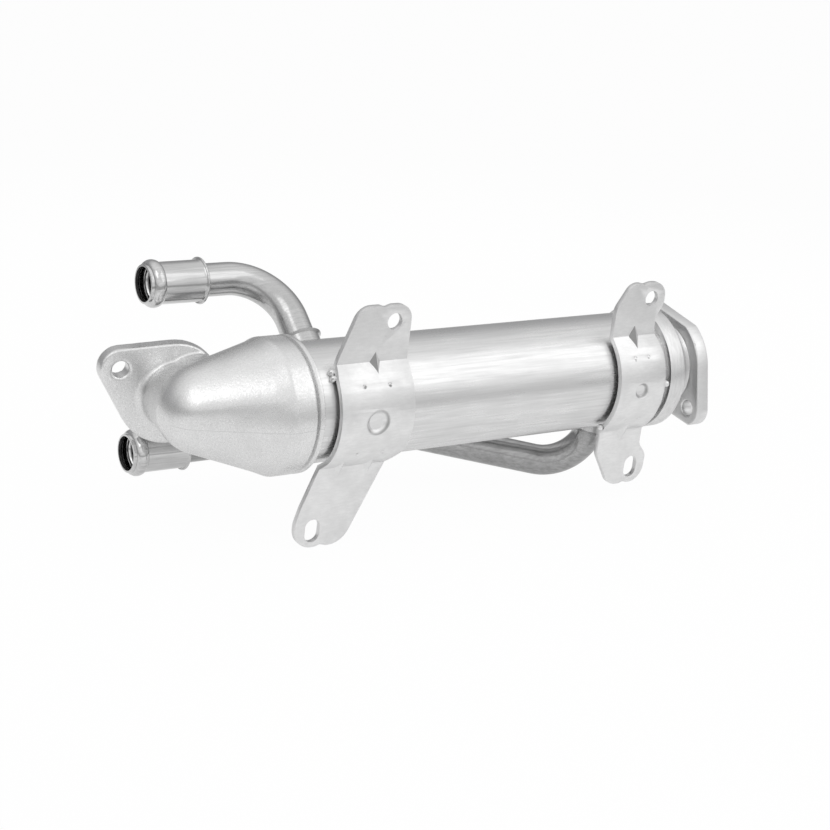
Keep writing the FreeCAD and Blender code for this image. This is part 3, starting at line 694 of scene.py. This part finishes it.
class COOLER_OT_outlet(Operator):
    """Cap and neck at the outlet end"""

    bl_idname = "cooler.outlet"
    bl_label = "Outlet cap and neck"

    def execute(self, context):
        steps = context.scene.cooler_studio.steps
        for name, outline in (
            ("cap", self.cap_outline(context.scene.cooler_body)),
            ("neck", self.neck_outline(context.scene.cooler_body)),
        ):
            bm = turned(outline, steps)
            finish_piece(name, bm, finishes()["cap"], ["outlet_" + name])
        return {"FINISHED"}

    def cap_outline(self, body):
        """The cap's skirt and shoulder, with a rounded outer edge and an eased rim."""
        face = body.shell_right + body.cap_face
        end = face - body.cap_skirt
        outline = [
            (end, body.shell_radius + BRAZE_ROOM), (body.shell_right, body.shell_radius + BRAZE_ROOM),
            (body.shell_right, body.neck_radius + BRAZE_ROOM), (face, body.neck_radius + BRAZE_ROOM),
            (face, body.cap_radius - body.cap_round),
        ]
        for step in range(1, 6):
            turn = math.radians(15.0 * step)
            outline.append((face - body.cap_round * (1.0 - math.cos(turn)),
                            body.cap_radius - body.cap_round * (1.0 - math.sin(turn))))
        ease = 0.0004
        outline += [(face - body.cap_round, body.cap_radius), (end + ease, body.cap_radius),
                    (end + ease / 4.0, body.cap_radius - ease / 4.0), (end, body.cap_radius - ease)]
        return outline

    def neck_outline(self, body):
        """The neck, which ends halfway into the flange, with its hollow weld."""
        bore = body.neck_radius - body.neck_wall
        tip = body.neck_end / 2.0
        weld = body.weld_size
        outline = [(body.shell_right, bore), (tip, bore), (tip, body.neck_radius),
                   (body.neck_end, body.neck_radius), (body.neck_end, body.neck_radius + weld)]
        for step in range(1, 4):
            turn = math.radians(22.5 * step)
            outline.append((body.neck_end - weld * math.sin(turn) * 0.95,
                            body.neck_radius + weld * (1.0 - math.sin(turn) * 0.9)))
        outline += [(body.neck_end - weld, body.neck_radius), (body.shell_right, body.neck_radius)]
        return outline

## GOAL
Reproduce all the data word for word.

## SOLUTION TO THE EXERCISE
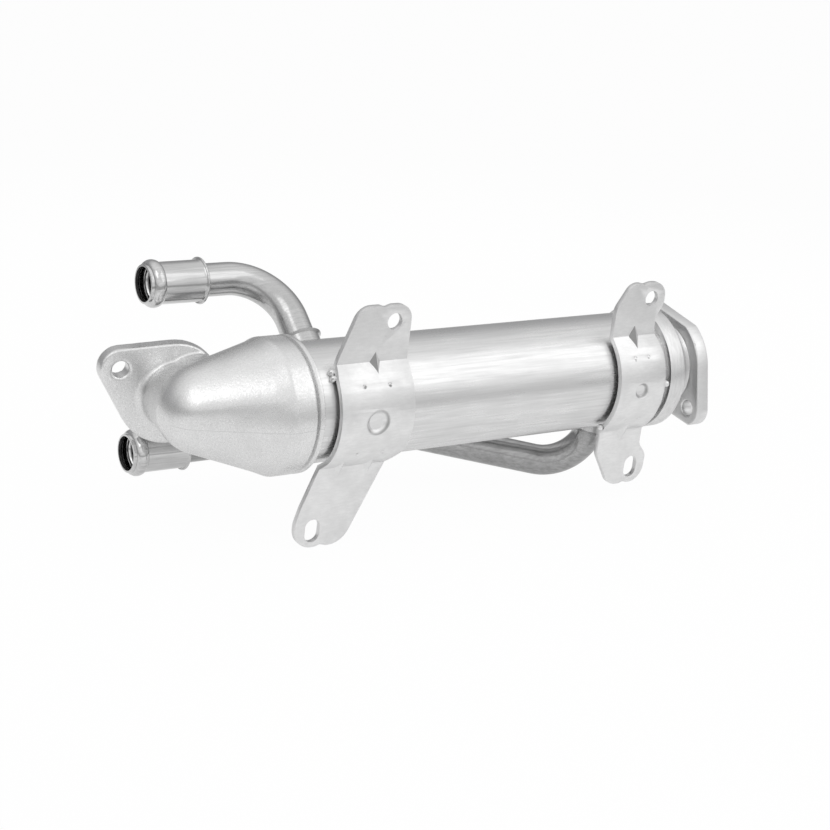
Keep writing the FreeCAD and Blender code for this image. This is part 3, starting at line 694 of scene.py. This part finishes it.
class COOLER_OT_outlet(Operator):
    """Cap and neck at the outlet end"""

    bl_idname = "cooler.outlet"
    bl_label = "Outlet cap and neck"

    def execute(self, context):
        steps = context.scene.cooler_studio.steps
        for name, outline in (
            ("cap", self.cap_outline(context.scene.cooler_body)),
            ("neck", self.neck_outline(context.scene.cooler_body)),
        ):
            bm = turned(outline, steps)
            finish_piece(name, bm, finishes()["cap"], ["outlet_" + name])
        return {"FINISHED"}

    def cap_outline(self, body):
        """The cap's skirt and shoulder, with a rounded outer edge and an eased rim."""
        face = body.shell_right + body.cap_face
        end = face - body.cap_skirt
        outline = [
            (end, body.shell_radius + BRAZE_ROOM), (body.shell_right, body.shell_radius + BRAZE_ROOM),
            (body.shell_right, body.neck_radius + BRAZE_ROOM), (face, body.neck_radius + BRAZE_ROOM),
            (face, body.cap_radius - body.cap_round),
        ]
        for step in range(1, 6):
            turn = math.radians(15.0 * step)
            outline.append((face - body.cap_round * (1.0 - math.cos(turn)),
                            body.cap_radius - body.cap_round * (1.0 - math.sin(turn))))
        ease = 0.0004
        outline += [(face - body.cap_round, body.cap_radius), (end + ease, body.cap_radius),
                    (end + ease / 4.0, body.cap_radius - ease / 4.0), (end, body.cap_radius - ease)]
        return outline

    def neck_outline(self, body):
        """The neck, which ends halfway into the flange, with its hollow weld."""
        bore = body.neck_radius - body.neck_wall
        tip = body.neck_end / 2.0
        weld = body.weld_size
        outline = [(body.shell_right, bore), (tip, bore), (tip, body.neck_radius),
                   (body.neck_end, body.neck_radius), (body.neck_end, body.neck_radius + weld)]
        for step in range(1, 4):
            turn = math.radians(22.5 * step)
            outline.append((body.neck_end - weld * math.sin(turn) * 0.95,
                            body.neck_radius + weld * (1.0 - math.sin(turn) * 0.9)))
        outline += [(body.neck_end - weld, body.neck_radius), (body.shell_right, body.neck_radius)]
        return outline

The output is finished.